_Problem requirements:_ Reply with one number: how many lines contain the word "materials".

-- Start of Dataset extract --

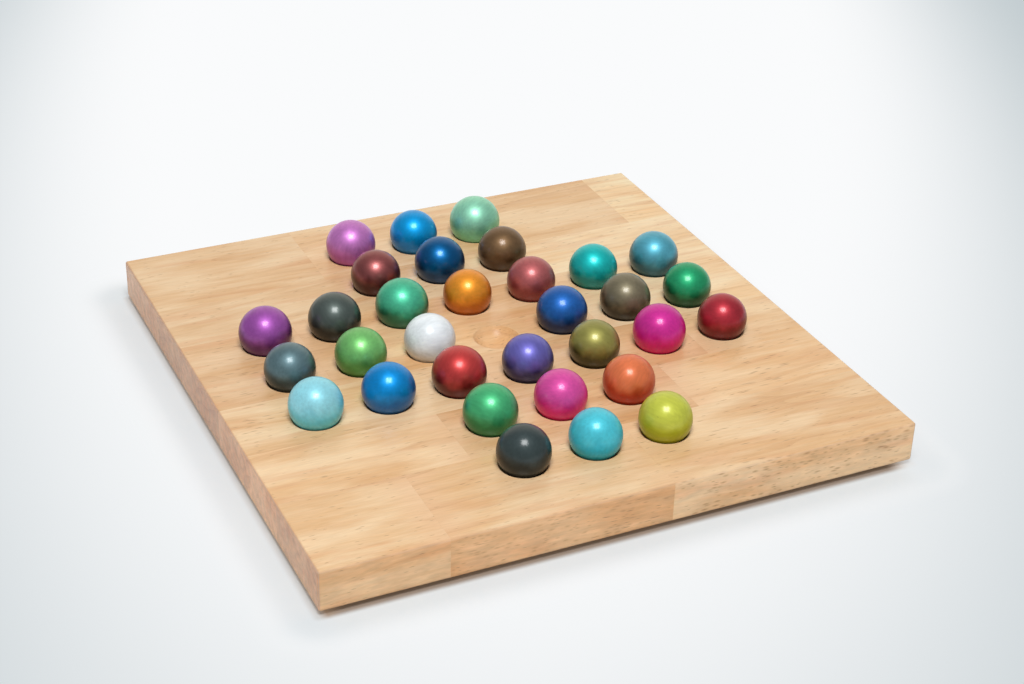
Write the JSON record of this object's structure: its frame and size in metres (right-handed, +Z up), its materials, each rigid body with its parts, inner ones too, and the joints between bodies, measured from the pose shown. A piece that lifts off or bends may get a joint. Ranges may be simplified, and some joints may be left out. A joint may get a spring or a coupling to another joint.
{
  "type": "marble solitaire board",
  "caption": "Square wooden solitaire board with round dimples in a cross layout, filled with loose painted balls but for the empty centre one.",
  "frame": {"origin": "on the table that the feet stand on, under the middle of the board", "axes": "+X to the right along the front edge and the grain, +Y to the back edge, +Z up out of the dimples"},
  "size_m": [0.288, 0.288, 0.0428],
  "materials": {
    "wood_pale": "light hardwood, pale beige stave, sanded and clear satin lacquered",
    "wood_honey": "light hardwood, honey stave, sanded and clear satin lacquered",
    "wood_tan": "light hardwood, tan stave, sanded and clear satin lacquered",
    "wood_amber": "light hardwood, reddish amber stave, sanded and clear satin lacquered",
    "paint_charcoal": "turned wooden ball, satin pearl lacquer, charcoal",
    "paint_turquoise": "turned wooden ball, satin pearl lacquer, turquoise",
    "paint_lime": "turned wooden ball, satin pearl lacquer, lime",
    "paint_green": "turned wooden ball, satin pearl lacquer, green",
    "paint_magenta": "turned wooden ball, satin pearl lacquer, magenta",
    "paint_coral": "turned wooden ball, satin pearl lacquer, coral",
    "paint_aqua": "turned wooden ball, satin pearl lacquer, aqua",
    "paint_azure": "turned wooden ball, satin pearl lacquer, azure",
    "paint_dark_red": "turned wooden ball, satin pearl lacquer, dark red",
    "paint_violet": "turned wooden ball, satin pearl lacquer, violet",
    "paint_olive": "turned wooden ball, satin pearl lacquer, olive",
    "paint_fuchsia": "turned wooden ball, satin pearl lacquer, fuchsia",
    "paint_crimson": "turned wooden ball, satin pearl lacquer, crimson",
    "paint_slate": "turned wooden ball, satin pearl lacquer, slate",
    "paint_leaf": "turned wooden ball, satin pearl lacquer, leaf",
    "paint_white": "turned wooden ball, satin pearl lacquer, white",
    "paint_royal_blue": "turned wooden ball, satin pearl lacquer, royal blue",
    "paint_taupe": "turned wooden ball, satin pearl lacquer, taupe",
    "paint_forest": "turned wooden ball, satin pearl lacquer, forest",
    "paint_purple": "turned wooden ball, satin pearl lacquer, purple",
    "paint_graphite": "turned wooden ball, satin pearl lacquer, graphite",
    "paint_emerald": "turned wooden ball, satin pearl lacquer, emerald",
    "paint_orange": "turned wooden ball, satin pearl lacquer, orange",
    "paint_rose": "turned wooden ball, satin pearl lacquer, rose",
    "paint_teal": "turned wooden ball, satin pearl lacquer, teal",
    "paint_steel_blue": "turned wooden ball, satin pearl lacquer, steel blue",
    "paint_maroon": "turned wooden ball, satin pearl lacquer, maroon",
    "paint_navy": "turned wooden ball, satin pearl lacquer, navy",
    "paint_brown": "turned wooden ball, satin pearl lacquer, brown",
    "paint_orchid": "turned wooden ball, satin pearl lacquer, orchid",
    "paint_sky": "turned wooden ball, satin pearl lacquer, sky",
    "paint_mint": "turned wooden ball, satin pearl lacquer, mint",
    "foot_rubber": "matt dark rubber foot, stuck on"
  },
  "bodies": {
    "board": {"stave_front_left": "wood_honey", "stave_front_middle": "wood_amber", "stave_front_right": "wood_pale", "stave_second_left": "wood_tan", "stave_second_middle": "wood_honey", "stave_second_right": "wood_pale", "stave_third_left": "wood_honey", "stave_third_middle": "wood_tan", "stave_third_right": "wood_honey", "stave_fourth_left": "wood_pale", "stave_fourth_middle": "wood_honey", "stave_fourth_right": "wood_tan", "stave_fifth_left": "wood_honey", "stave_fifth_right": "wood_pale", "stave_back_left": "wood_pale", "stave_back_middle": "wood_tan", "stave_back_right": "wood_honey", "foot_front_left": "foot_rubber", "foot_front_right": "foot_rubber", "foot_back_left": "foot_rubber", "foot_back_right": "foot_rubber"},
    "ball_charcoal": {"ball_charcoal": "paint_charcoal"},
    "ball_turquoise": {"ball_turquoise": "paint_turquoise"},
    "ball_lime": {"ball_lime": "paint_lime"},
    "ball_green": {"ball_green": "paint_green"},
    "ball_magenta": {"ball_magenta": "paint_magenta"},
    "ball_coral": {"ball_coral": "paint_coral"},
    "ball_aqua": {"ball_aqua": "paint_aqua"},
    "ball_azure": {"ball_azure": "paint_azure"},
    "ball_dark_red": {"ball_dark_red": "paint_dark_red"},
    "ball_violet": {"ball_violet": "paint_violet"},
    "ball_olive": {"ball_olive": "paint_olive"},
    "ball_fuchsia": {"ball_fuchsia": "paint_fuchsia"},
    "ball_crimson": {"ball_crimson": "paint_crimson"},
    "ball_slate": {"ball_slate": "paint_slate"},
    "ball_leaf": {"ball_leaf": "paint_leaf"},
    "ball_white": {"ball_white": "paint_white"},
    "ball_royal_blue": {"ball_royal_blue": "paint_royal_blue"},
    "ball_taupe": {"ball_taupe": "paint_taupe"},
    "ball_forest": {"ball_forest": "paint_forest"},
    "ball_purple": {"ball_purple": "paint_purple"},
    "ball_graphite": {"ball_graphite": "paint_graphite"},
    "ball_emerald": {"ball_emerald": "paint_emerald"},
    "ball_orange": {"ball_orange": "paint_orange"},
    "ball_rose": {"ball_rose": "paint_rose"},
    "ball_teal": {"ball_teal": "paint_teal"},
    "ball_steel_blue": {"ball_steel_blue": "paint_steel_blue"},
    "ball_maroon": {"ball_maroon": "paint_maroon"},
    "ball_navy": {"ball_navy": "paint_navy"},
    "ball_brown": {"ball_brown": "paint_brown"},
    "ball_orchid": {"ball_orchid": "paint_orchid"},
    "ball_sky": {"ball_sky": "paint_sky"},
    "ball_mint": {"ball_mint": "paint_mint"}
  },
  "joints": [
    {"name": "lift_charcoal", "type": "slide", "parent": "board", "child": "ball_charcoal", "axis": [0, 0, 1], "range_m": [0, 0.032]},
    {"name": "lift_turquoise", "type": "slide", "parent": "board", "child": "ball_turquoise", "axis": [0, 0, 1], "range_m": [0, 0.032]},
    {"name": "lift_lime", "type": "slide", "parent": "board", "child": "ball_lime", "axis": [0, 0, 1], "range_m": [0, 0.032]},
    {"name": "lift_green", "type": "slide", "parent": "board", "child": "ball_green", "axis": [0, 0, 1], "range_m": [0, 0.032]},
    {"name": "lift_magenta", "type": "slide", "parent": "board", "child": "ball_magenta", "axis": [0, 0, 1], "range_m": [0, 0.032]},
    {"name": "lift_coral", "type": "slide", "parent": "board", "child": "ball_coral", "axis": [0, 0, 1], "range_m": [0, 0.032]},
    {"name": "lift_aqua", "type": "slide", "parent": "board", "child": "ball_aqua", "axis": [0, 0, 1], "range_m": [0, 0.032]},
    {"name": "lift_azure", "type": "slide", "parent": "board", "child": "ball_azure", "axis": [0, 0, 1], "range_m": [0, 0.032]},
    {"name": "lift_dark_red", "type": "slide", "parent": "board", "child": "ball_dark_red", "axis": [0, 0, 1], "range_m": [0, 0.032]},
    {"name": "lift_violet", "type": "slide", "parent": "board", "child": "ball_violet", "axis": [0, 0, 1], "range_m": [0, 0.032]},
    {"name": "lift_olive", "type": "slide", "parent": "board", "child": "ball_olive", "axis": [0, 0, 1], "range_m": [0, 0.032]},
    {"name": "lift_fuchsia", "type": "slide", "parent": "board", "child": "ball_fuchsia", "axis": [0, 0, 1], "range_m": [0, 0.032]},
    {"name": "lift_crimson", "type": "slide", "parent": "board", "child": "ball_crimson", "axis": [0, 0, 1], "range_m": [0, 0.032]},
    {"name": "lift_slate", "type": "slide", "parent": "board", "child": "ball_slate", "axis": [0, 0, 1], "range_m": [0, 0.032]},
    {"name": "lift_leaf", "type": "slide", "parent": "board", "child": "ball_leaf", "axis": [0, 0, 1], "range_m": [0, 0.032]},
    {"name": "lift_white", "type": "slide", "parent": "board", "child": "ball_white", "axis": [0, 0, 1], "range_m": [0, 0.032]},
    {"name": "lift_royal_blue", "type": "slide", "parent": "board", "child": "ball_royal_blue", "axis": [0, 0, 1], "range_m": [0, 0.032]},
    {"name": "lift_taupe", "type": "slide", "parent": "board", "child": "ball_taupe", "axis": [0, 0, 1], "range_m": [0, 0.032]},
    {"name": "lift_forest", "type": "slide", "parent": "board", "child": "ball_forest", "axis": [0, 0, 1], "range_m": [0, 0.032]},
    {"name": "lift_purple", "type": "slide", "parent": "board", "child": "ball_purple", "axis": [0, 0, 1], "range_m": [0, 0.032]},
    {"name": "lift_graphite", "type": "slide", "parent": "board", "child": "ball_graphite", "axis": [0, 0, 1], "range_m": [0, 0.032]},
    {"name": "lift_emerald", "type": "slide", "parent": "board", "child": "ball_emerald", "axis": [0, 0, 1], "range_m": [0, 0.032]},
    {"name": "lift_orange", "type": "slide", "parent": "board", "child": "ball_orange", "axis": [0, 0, 1], "range_m": [0, 0.032]},
    {"name": "lift_rose", "type": "slide", "parent": "board", "child": "ball_rose", "axis": [0, 0, 1], "range_m": [0, 0.032]},
    {"name": "lift_teal", "type": "slide", "parent": "board", "child": "ball_teal", "axis": [0, 0, 1], "range_m": [0, 0.032]},
    {"name": "lift_steel_blue", "type": "slide", "parent": "board", "child": "ball_steel_blue", "axis": [0, 0, 1], "range_m": [0, 0.032]},
    {"name": "lift_maroon", "type": "slide", "parent": "board", "child": "ball_maroon", "axis": [0, 0, 1], "range_m": [0, 0.032]},
    {"name": "lift_navy", "type": "slide", "parent": "board", "child": "ball_navy", "axis": [0, 0, 1], "range_m": [0, 0.032]},
    {"name": "lift_brown", "type": "slide", "parent": "board", "child": "ball_brown", "axis": [0, 0, 1], "range_m": [0, 0.032]},
    {"name": "lift_orchid", "type": "slide", "parent": "board", "child": "ball_orchid", "axis": [0, 0, 1], "range_m": [0, 0.032]},
    {"name": "lift_sky", "type": "slide", "parent": "board", "child": "ball_sky", "axis": [0, 0, 1], "range_m": [0, 0.032]},
    {"name": "lift_mint", "type": "slide", "parent": "board", "child": "ball_mint", "axis": [0, 0, 1], "range_m": [0, 0.032]}
  ]
}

-- End of Dataset extract --

_Task response:_ 2